Pitt dialed back the blitzes, dropped back into more coverage packages and hoped to force Maye into making a mistake — he didn’t make one. But the Panthers managed to pressure him on just under 30% of his 38 dropbacks. And he completed 3-of-4 pass attempts for 69 yards and a touchdown under pressure.

Maye was too quick in getting the ball out, too elusive to drag down when given the opportunity and Pitt’s pass rush couldn’t hit home frequently enough.

Maye is likely the best quarterback that Pitt will face this season, although Florida State’s Jordan Travis, Notre Dame’s Sam Hartman and Duke’s Riley Leonard are all talented, and it’s not as if Pitt wasn’t able to get in Maye’s face.

Pressures Hurries QB Hits Sacks
Wofford 18 10 4 4
Cincinnati 19 11 5 4
West Virginia 6 4 0 2
North Carolina 16 7 4 5

Pitt sits second in the ACC, tied for 11th in the NCAA, with 14 sacks this season. It may feel like there hasn’t been as much of an impact from the defensive line this season, and there is something to be said about that, but the Pitt pass rush is getting home.

Dayon Hayes leads Pitt with two sacks, and he has racked up 15 pressures, eight hurries and five quarterback hits, but the defensive line as a whole hasn’t really had anyone step up. It’s been a lot of work by committee.

Bam Brima and Nate Temple have 1.5 sacks between them, and Nahki Johnson has played just 35 snaps this season — only 14 in pass rushing situations — after a strong offseason.

The interior pressure also hasn’t been the same without Calijah Kancey, and no one should have expected otherwise, the elder four have been solid if nothing else. Sean FitzSimmons has spent most of the season injured, and Elliot Donald has received just 18 snaps.

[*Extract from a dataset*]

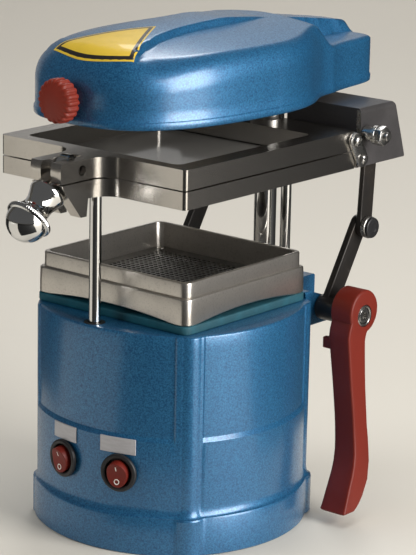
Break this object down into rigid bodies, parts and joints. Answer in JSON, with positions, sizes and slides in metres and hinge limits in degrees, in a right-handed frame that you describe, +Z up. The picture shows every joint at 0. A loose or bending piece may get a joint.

It’s Samuel Okunlola, who has also played just 18 snaps this season (only 11 in pass rushing situations), who also has two sacks of his own. He’s about the extent of the youthful emergence.

But Narduzzi still feels pretty good about where Pitt sits, as a whole, on the pass rushing front through four games this season.

“I think it’s maybe better than I thought it was going to be based on who we lost,” Narduzzi said. “I don’t know how many sacks we got against Drake Maye last year, but it wasn’t five. Five sacks in a game was pretty good.

“I think two sacks the week before. I don’t know how many times (WVU quarterback Nicco Marchiol) passed it, but two out of 10 the week before, EJ told me, so that’s 20 percent sacks. If we got five out of how many times he passed it Saturday, it probably doesn’t equal to 20 percent, so you can only get as much pressure as they’re letting you, so I think that all plays into it. But again, you can’t compare numbers based on plays and all that. You just don’t know.”

Pitt has an opportunity to unleash its pass rushers against Virginia Tech this weekend, facing off with an offensive line that has allowed nine sacks (tied for the third-most in the ACC with the likes of the Panthers). And if there’s ever been a time for a breakout candidate to emerge, it’s now.

It could be the difference between Pitt taking the next step in getting after opposing quarterbacks or not.